Keeping things as-is / closing as "not broken, won't fix" seems like a non-starter to me. It requires that users be familiar with details of how matplotlib works. From a dev perspective it makes sense --- show parameter means "should I call plt.show?" But if a user comes to MNE-Python without already knowing matplotlib, it's reasonable that they'd think "show=False should suppress the figure". Right now the documentation for the show parameter for plot_psd literally just says "Show the figure if True" so I think there's a pretty big explanatory gap to overcome.

Improving those docs would help, but it seems likely that no matter how clearly we document that "show=False means show 0 figs in interactive console sessions and 1 fig in notebook for-loops and 2 figs in notebooks if it's the last line in the cell and you don't assign to a var or use a semicolon", there will always be some users asking questions because they didn't understand it (or didn't read it at all). One way to forestall that is to make the param name a bit more reflective of what it's doing --- people probably have fewer preconceptions about what delay_plotting should do compared to just show (hopefully they'll think: "Delay until when? I better read this param description to find out..."). Probably there's an even better name that I haven't thought of, or some other approach besides parameter migration that would work better? I'm all ears, but I think we have to do something.

larsoner commented 1 year ago

Keeping things as-is / closing as "not broken, won't fix" seems like a non-starter to me. It requires that users be familiar with details of how matplotlib works...

I think that's true of our plotting functions, though, and it's a reasonable requirement / part of us using matplotlib that users will need to understand (or learn) a bit about it and how it behaves. As far as the show kwarg is concerned, we are basically using matplotlib how it's designed AFAICT, so to me this is a matplotlib problem and should be fixed there. My preferred option is thus to document better that show=True means "call show at the end", at least to start.

To illustrate this part of the issue, in #11513 I just used the code fig = plt.subplots(), and this produced the behavior that the user did not expect (i.e., that the inline plot is shown).
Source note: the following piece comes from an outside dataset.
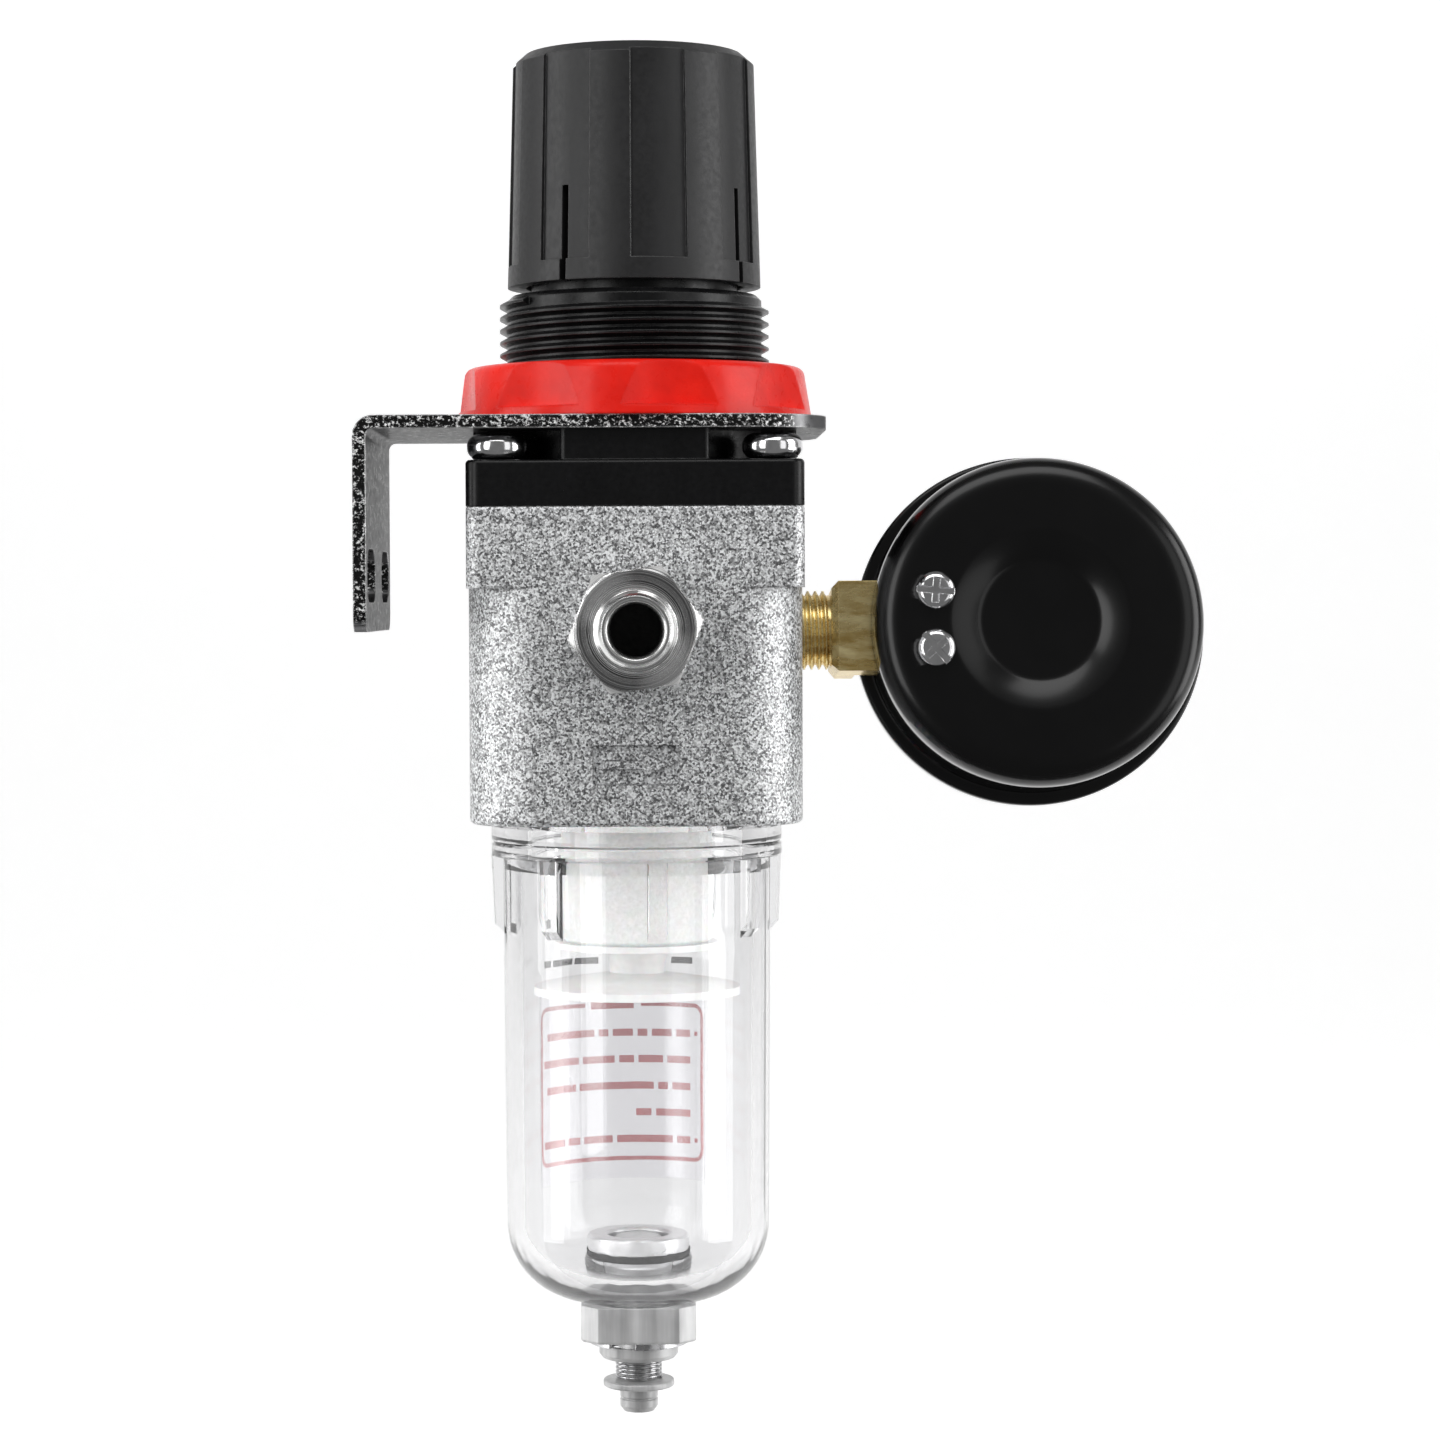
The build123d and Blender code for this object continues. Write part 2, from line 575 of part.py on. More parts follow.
cap_base = -90.1
with BuildPart() as drain_cap:
    turned(SECTION, UPRIGHT, [
        (drain_bore_r, cap_base), (4.5, cap_base), (4.9, cap_base + 0.5), (4.9, shank_base),
        (cap_spigot_r, shank_base), (cap_spigot_r, -85.6), (drain_bore_r, -85.6),
    ])
save(drain_cap, "drain_cap")

push_top = -92.9         # upper face of the push flange on the drain stem
with BuildPart() as drain_spring:
    coil_spring(LEVEL, 2.75, 0.16, 0.5, push_top + 0.01, cap_base - 0.01)
save(drain_spring, "drain_spring")

drain_rod_r = 1.5
tip_r = 2.35
tip_base = -96.8
with BuildPart() as drain_stem:
    turned(SECTION, UPRIGHT, [
        (0, tip_base + 12), (0, drain_seat + 2.0), (2.6, drain_seat + 2.0),
        (3.1, drain_seat + 1.6), (3.1, drain_seat + 0.9), (drain_rod_r, drain_seat + 0.9),
        (drain_rod_r, push_top - 0.8), (tip_r, push_top - 0.8),
        (tip_r, -95.0), (2.15, -95.1), (2.15, -95.25), (tip_r, -95.35), (tip_r, -96.2),
        (1.9, tip_base), (1.1, tip_base), (1.1, tip_base + 12),
    ])
    tube(BACK.offset(-body_w / 2), -3, 3, 0.5, at=(0, tip_base + 11.0), mode=Mode.SUBTRACT)
save(drain_stem, "drain_stem")

with BuildPart() as drain_push_ring:
    tube(LEVEL, push_top - 0.8, push_top, 4.4, drain_rod_r + 0.02)
    fillet(drain_push_ring.edges().filter_by(GeomType.CIRCLE).group_by(SortBy.RADIUS)[-1], 0.2)
save(drain_push_ring, "drain_push_ring")

with BuildPart() as drain_seal:
    with BuildSketch(SECTION):
        with Locations((2.2, drain_seat + 0.45)):
            Circle(0.44)
    revolve(axis=UPRIGHT)
save(drain_seal, "drain_seal")

# ---- Ports ---------------------------------------------------------------------------
nipple_reach = 16.0
nipple_bore_r = 3.0
hex_depth = 6.0
with BuildPart() as inlet_nipple:
    tube(FRONT, -port_depth + 0.5, 0, port_male_r)
    with BuildSketch(FRONT):
        RegularPolygon(7.0, 6, major_radius=False, rotation=8)
    extrude(amount=hex_depth)
    turned(FRONT_SECTION, Axis(FRONT.origin, FRONT.z_dir), [
        (6.9, -hex_depth), (8.5, -hex_depth), (8.5, 0.9 - hex_depth),
    ], mode=Mode.SUBTRACT)
    tube(FRONT, hex_depth, nipple_reach, small_male_r)
    chamfer(inlet_nipple.faces().sort_by(Axis.Y)[0].edges(), 0.9)
    tube(FRONT, -port_depth, nipple_reach, nipple_bore_r, mode=Mode.SUBTRACT)
    chamfer(inlet_nipple.faces().sort_by(Axis.Y)[0].inner_wires().edges(), 0.45)
save(inlet_nipple, "inlet_nipple")

with BuildPart() as port_plug:
    tube(LEFT, -6.5, -0.6, small_male_r)
    with BuildSketch(LEFT.offset(-4.0)):
        RegularPolygon(2.5, 6, major_radius=False)
    extrude(amount=4.0, mode=Mode.SUBTRACT)
    chamfer(port_plug.faces().sort_by(Axis.X)[0].outer_wire().edges(), 0.5)
save(port_plug, "port_plug")

# ---- Pressure gauge --------------------------------------------------------------------
case_wall = 1.0
case_bore_r = case_r - case_wall
lip_r = 21.6
lip_top = case_rim + 2.5
stem_start = 24.7        # from the gauge's axis to the outer end of the square
neck_deep = 6.4          # the square is cut back where it passes the case's wall
neck_mid = (neck_deep - stem_flat) / 2
case_screws = [(12.65, -3.45), (12.65, 3.45)]

with BuildPart() as gauge_case:
    with BuildSketch(GAUGE_SECTION):
        with BuildLine():
            # Outside, from the dished middle of the back round to the front lip.
            Polyline((0, case_back + 1.3), (7.5, case_back + 1.2))
            Spline(
                (7.5, case_back + 1.2), (9.6, case_back + 0.25), (10.8, case_back),
                tangents=((1, 0.0), (1, 0)),
            )
            Line((10.8, case_back), (case_r - 3.6, case_back))
            RadiusArc((case_r - 3.6, case_back), (case_r, case_back + 3.6), -3.6)
            Polyline(
                (case_r, case_back + 3.6), (case_r, case_rim), (lip_r - 0.5, case_rim),
                (lip_r, case_rim + 0.5), (lip_r, lip_top), (case_bore_r, lip_top),
                (case_bore_r, case_back + 3.6),
            )
            RadiusArc(
                (case_bore_r, case_back + 3.6), (case_r - 3.6, case_back + case_wall), 2.6
            )
            Polyline(
                (case_r - 3.6, case_back + case_wall), (10.8, case_back + case_wall),
                (7.5, case_back + 2.2), (0, case_back + 2.3), (0, case_back + 1.3),
            )
        make_face()
    revolve(axis=GAUGE_AXIS)
    with BuildSketch(STEM.offset(case_bore_r - 3)):
        with Locations((0, neck_mid)):
            Rectangle(stem_flat + 0.5, neck_deep + 0.5)
    extrude(amount=6, mode=Mode.SUBTRACT)
    for place in case_screws:
        tube(GAUGE, case_back - 1, case_back + 3, 1.3, at=place, mode=Mode.SUBTRACT)
save(gauge_case, "gauge_case")

block_face = case_back + case_wall
dial_low, dial_high = 1.0, 1.4
dial_screw_places = [(12.6, 4.2), (12.6, -4.2)]
with BuildPart() as gauge_stem:
    with BuildSketch(STEM.offset(lip_r + 0.1)):
        Rectangle(stem_flat, stem_flat)
    extrude(amount=stem_start - lip_r - 0.1)
    chamfer(gauge_stem.faces().sort_by(STEM.location.z_axis)[-1].edges(), 0.8)
    with BuildSketch(STEM.offset(16.0)):
        with Locations((0, neck_mid)):
            Rectangle(stem_flat, neck_deep)
    extrude(amount=lip_r + 0.1 - 16.0)
    with BuildSketch(GAUGE.offset(block_face)):
        with Locations((13.6, 0)):
            Rectangle(5.6, stem_flat)
    extrude(amount=dial_low - block_face)
    tube(STEM, stem_start, 34.0, 4.3)
    thread(STEM, 4.3, small_male_r, pipe_pitch, stem_start + 0.45, 8.3)
    tube(STEM, 14.0, 34.0, 1.2, mode=Mode.SUBTRACT)
    for place in case_screws:
        tube(GAUGE, block_face, block_face + 4.5, 1.2, at=place, mode=Mode.SUBTRACT)
    for place in dial_screw_places:
        tube(GAUGE, dial_low - 2, dial_low, 0.6, at=place, mode=Mode.SUBTRACT)
save(gauge_stem, "gauge_stem")

with BuildPart() as gauge_case_screws:
    for place in case_screws:
        tube(GAUGE, case_back, block_face + 4, 1.15, at=place)
        tube(GAUGE, case_back - 1.5, case_back, 2.3, at=place)
    heads = gauge_case_screws.faces().filter_by(GeomType.PLANE).sort_by(GAUGE_AXIS)[:2]
    fillet(heads.edges(), 0.9)
    for place, turn in zip(case_screws, (50, 5)):
        with BuildSketch(GAUGE.offset(case_back - 1.6)):
            with Locations(Location((*place, 0), (0, 0, turn))):
                Rectangle(5.0, 0.8)
                Rectangle(0.8, 3.0)
        extrude(amount=0.9, mode=Mode.SUBTRACT)
save(gauge_case_screws, "gauge_case_screws")

with BuildPart() as gauge_lens:
    turned(GAUGE_SECTION, GAUGE_AXIS, [
        (0, 6.4), (18.6, 5.8), (19.6, 5.2), (19.6, lip_top), (21.3, lip_top),
        (21.3, 6.2), (20.6, 7.1), (18.8, 7.5), (10.0, 8.0), (0, 8.1),
    ])
save(gauge_lens, "gauge_lens")

with BuildPart() as gauge_dial:
    tube(GAUGE, dial_low, dial_high, case_bore_r - 0.2, 0.9)
    for place in dial_screw_places:
        tube(GAUGE, dial_low, dial_high, 0.6, at=place, mode=Mode.SUBTRACT)
save(gauge_dial, "gauge_dial")

with BuildPart() as dial_screws:
    for place in dial_screw_places:
        tube(GAUGE, dial_high, dial_high + 0.5, 1.1, at=place)
        tube(GAUGE, dial_low - 1.5, dial_high, 0.55, at=place)
save(dial_screws, "dial_screws")

# Movement: a C-shaped pressure tube pulls a toothed sector, which turns the
# pinion on the pointer's spindle. The sector pivots on the side away from the
# stem, so the dial's lower edge faces the stem.
sector_r = sector_teeth * gear_module / 2
pinion_r = pinion_teeth * gear_module / 2
pivot = (-(sector_r + pinion_r), 0.0)
gear_low, gear_high = -3.8, -2.8
plate_levels = (-6.2, -1.4)
plate_t = 0.8
arbor_r = 0.5


def gear_teeth(centre, radius, count, first, wanted, low, high):
    """Narrow trapezium teeth round a blank whose root lies below their foot."""
    foot, tip, wide = radius - 1.4 * gear_module, radius + 0.8 * gear_module, 0.8 * gear_module
    for i in range(wanted):
        with BuildSketch(spun(GAUGE, centre, first + i * 360 / count).offset(low)) as tooth:
            with BuildLine():
                Polyline((foot, -wide), (tip, -0.06), (tip, 0.06), (foot, wide), close=True)
            make_face()
        extrude(tooth.sketch, amount=high - low)


with BuildPart() as bourdon_tube:
    with BuildSketch(GAUGE.offset(-9.5)):
        with BuildLine():
            mouth, tail = 5.0, 262.0
            outer = CenterArc((0, 0), 16.4, mouth, tail - mouth)
            inner = CenterArc((0, 0), 15.0, mouth, tail - mouth)
            Line(outer @ 0, inner @ 0)
            Line(outer @ 1, inner @ 1)
        make_face()
        with Locations((14.0, 0)):
            Rectangle(8.0, stem_flat, mode=Mode.SUBTRACT)
        with Locations((19.0, 0)):
            Rectangle(8.0, stem_flat, mode=Mode.SUBTRACT)
    extrude(amount=5.0)
save(bourdon_tube, "bourdon_tube")

with BuildPart() as movement_frame:
    for low in plate_levels:
        with BuildSketch(GAUGE.offset(low)):
            SlotCenterToCenter(2 * 6.8, 6.0)
            with Locations((-5.15, 0)):
                SlotCenterToCenter(12.3, 5.0)
            with Locations((0, 0), pivot):
                Circle(arbor_r + fit, mode=Mode.SUBTRACT)
        extrude(amount=plate_t)
    for place in ((7.6, 1.8), (7.6, -1.8), (-12.2, 0)):
        tube(GAUGE, plate_levels[0] + plate_t, plate_levels[1], 0.7, at=place)
    with BuildSketch(GAUGE.offset(plate_levels[0])):
        with Locations((9.3, 0)):
            Rectangle(3.0, 5.0)
    extrude(amount=plate_t)
save(movement_frame, "movement_frame")

with BuildPart() as sector_gear:
    step, wanted = 360 / sector_teeth, 11
    first = step / 2 - (wanted - 1) * step
    with BuildSketch(GAUGE.offset(gear_low)):
        with BuildLine():
            rim = CenterArc(pivot, sector_r - 1.2 * gear_module, first - 2.5, wanted * step - 1)
            Line(pivot, rim @ 0)
            Line(rim @ 1, pivot)
        make_face()
        with Locations(pivot):
            Circle(1.6)
    extrude(amount=gear_high - gear_low)
    gear_teeth(pivot, sector_r, sector_teeth, first, wanted, gear_low, gear_high)
    tube(GAUGE, plate_levels[0], plate_levels[1] + plate_t, arbor_r, at=pivot)
save(sector_gear, "sector_gear")

pointer_low = 2.4
rest_angle = -45.0       # pointer at zero, from the stem's direction
with BuildPart() as pointer:
    tube(GAUGE, plate_levels[0], pointer_low, arbor_r)
    tube(GAUGE, gear_low, gear_high, pinion_r - 1.2 * gear_module)
    gear_teeth((0, 0), pinion_r, pinion_teeth, 0, pinion_teeth, gear_low, gear_high)
    tube(GAUGE, pointer_low, pointer_low + 1.2, 1.7)
    with BuildSketch(spun(GAUGE, (0, 0), rest_angle).offset(pointer_low)):
        with BuildLine():
            Polyline(
                (-5.0, -0.9), (0, -0.7), (14.2, -0.15), (14.2, 0.15), (0, 0.7),
                (-5.0, 0.9), close=True,
            )
        make_face()
    extrude(amount=0.4)
save(pointer, "pointer")
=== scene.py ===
import bmesh
import bpy
import json
from math import cos, pi, radians, sin
from mathutils import Matrix, Vector


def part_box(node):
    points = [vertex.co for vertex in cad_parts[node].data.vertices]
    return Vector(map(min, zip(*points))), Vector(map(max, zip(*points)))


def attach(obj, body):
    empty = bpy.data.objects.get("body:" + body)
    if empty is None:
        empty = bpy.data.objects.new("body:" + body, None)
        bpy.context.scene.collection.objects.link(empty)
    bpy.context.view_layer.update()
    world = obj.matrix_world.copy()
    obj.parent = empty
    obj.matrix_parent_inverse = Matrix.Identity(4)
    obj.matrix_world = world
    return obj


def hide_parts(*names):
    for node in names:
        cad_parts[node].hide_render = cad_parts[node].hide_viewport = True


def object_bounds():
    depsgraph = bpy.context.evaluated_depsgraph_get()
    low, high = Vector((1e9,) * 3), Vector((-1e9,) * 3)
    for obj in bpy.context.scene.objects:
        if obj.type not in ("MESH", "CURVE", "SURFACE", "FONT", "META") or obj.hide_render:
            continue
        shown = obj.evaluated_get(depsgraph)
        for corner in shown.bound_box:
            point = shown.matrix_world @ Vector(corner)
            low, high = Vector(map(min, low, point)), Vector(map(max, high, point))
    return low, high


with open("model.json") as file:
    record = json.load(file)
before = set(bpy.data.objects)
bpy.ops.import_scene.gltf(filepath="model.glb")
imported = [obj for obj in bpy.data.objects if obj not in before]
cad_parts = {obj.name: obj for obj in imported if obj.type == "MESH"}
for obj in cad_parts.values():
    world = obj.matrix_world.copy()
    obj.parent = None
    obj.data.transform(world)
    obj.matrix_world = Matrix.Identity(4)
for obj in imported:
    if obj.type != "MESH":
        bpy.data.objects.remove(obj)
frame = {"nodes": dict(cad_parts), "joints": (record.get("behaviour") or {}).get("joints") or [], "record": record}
cad_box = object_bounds()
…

So I don't think we should fight this battle at the MNE end... maybe mpl needs a context manager to delay such showing or something, not sure.

Improving those docs would help, but it seems likely that no matter how clearly we document that "show=False means show 0 figs in interactive console sessions and 1 fig in notebook for-loops and 2 figs in notebooks if it's the last line in the cell and you don't assign to a var or use a semicolon", there will always be some users asking questions because they didn't understand it (or didn't read it at all).

From a practical standpoint, if we document these behaviors nicely in some tutorial or doc then we can quickly point them there. It seems like no matter what we have to to document the various potentially odd-seeming behaviors of matplotlib, and to me avoiding them should happen with some matplotlib rather than MNE magic/context manager etc.

But if we absolutely need to change some behavior in MNE, I'm not sure we gain too much by changing the argument name. We could add show='delayed' (to magically fix the plt.subplots() always being shown?) or show='never' (to magically fix the _repr_html_ issue?) or whatever if we needed to, rather than adding a new param. This does ultimately have to do with how/when the figure is displayed/shown, so the name isn't so bad.

drammock commented 1 year ago

From a practical standpoint, if we document these behaviors nicely in some tutorial or doc then we can quickly point them there. It seems like no matter what we have to to document the various potentially odd-seeming behaviors of matplotlib, and to me avoiding them should happen with some matplotlib rather than MNE magic/context manager etc.

But if we absolutely need to change some behavior in MNE, I'm not sure we gain too much by changing the argument name. We could add show='delayed' (to magically fix the plt.subplots() always being shown?) or show='never' (to magically fix the _repr_html_ issue?) or whatever if we needed to, rather than adding a new param. This does ultimately have to do with how/when the figure is displayed/shown, so the name isn't so bad.

This is starting to sound like a better proposal than what I came up with. I'll stew on it for a few days and let others chime in too.

cbrnr commented 1 year ago

I think we should not abstract away how other packages work. We should expect users to have at least a very basic understanding of Matplotlib, and the same is true for notebooks. If someone wants to work in a notebook, it is not our task to make everything work "magically". For example, values are printed automatically (as HTML), which we cannot change - that's just how it is. Instead, I think we should improve our onboarding docs and maybe include very short Matplotlib and notebook primers (and then refer to the corresponding docs).

Having said that, I like adding new behavior to an existing parameter - this seems to be a very nice solution which doesn't break any old code and hopefully makes things a bit clearer for future code.

mmagnuski commented 1 year ago

@drammock The way I remember the problem with looping over axes when show=True (the default of plot_topomap for example) is that in environment like Spyder with matplotlib inline mode the user will see a figure with all axes blank except the first one. This can be especially puzzling for new users because they would have to know about show argument to get their intended figure, and before they learn this (or switch to the interactive mode) the could spend considerable time trying to figure out what they are doing wrong. So, my general perspective is that the default of show=True causes more problems than benefits and I would prefer show=False was the default, at least for axis-level figures. If what @larsoner suggest is similar to this, then I'm +1 for the change!